In the past 18 months $11 million has been returned to the fund through "liquidity events," such as a sale of a company or an IPO.

"We're on a path to be self-funding," said Christopher C. Foster , deputy director of the Department of Business and Economic Development, who oversees the fund. MVF gets an annual appropriation from the Maryland General Assembly to cover operating expenses and expected investments, but Foster wants new investments to be funded entirely by returns on old ones. With the returns so far this year and those Foster expects next year, the annual appropriation has dropped significantly. Last year, Foster asked for $7.5 million, and he got it. This year, the fund will get $2 million, and Foster expects to request only $1 million next year.

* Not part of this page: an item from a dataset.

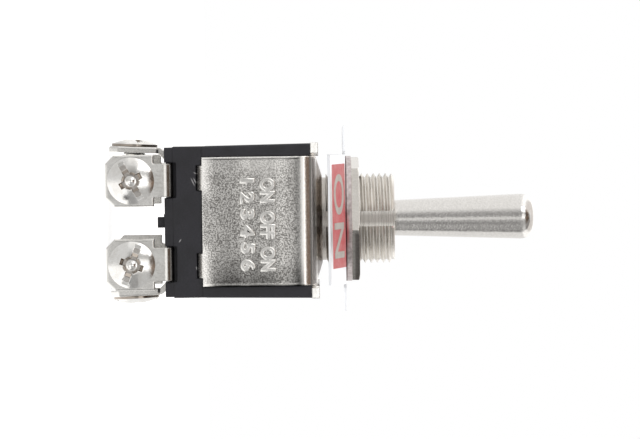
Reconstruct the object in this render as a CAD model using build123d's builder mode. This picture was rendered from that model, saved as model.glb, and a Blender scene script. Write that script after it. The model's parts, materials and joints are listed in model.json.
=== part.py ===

Foster also has removed the informal (and sometimes exceeded) $500,000 cap on investment in one company. He said the cap limited the fund's ability to participate in later venture funding rounds. Most venture-funding companies go through at least two rounds of funding, and some as many as six. In industry parlance, unless early investors "re-up" and invest in later rounds of funding, their equity stake in the company is diminished, as is any final return.

Elizabeth Good , who became managing director of the fund in 2004, said one of MVF's biggest investments is $775,000 in Frederick-based Qovia Inc. , a company that provides monitoring of networks for Internet phone calls. In addition to lending Qovia its seed money in 2002, MVF has participated in both rounds of Qovia's VC funding, which totaled $16 million.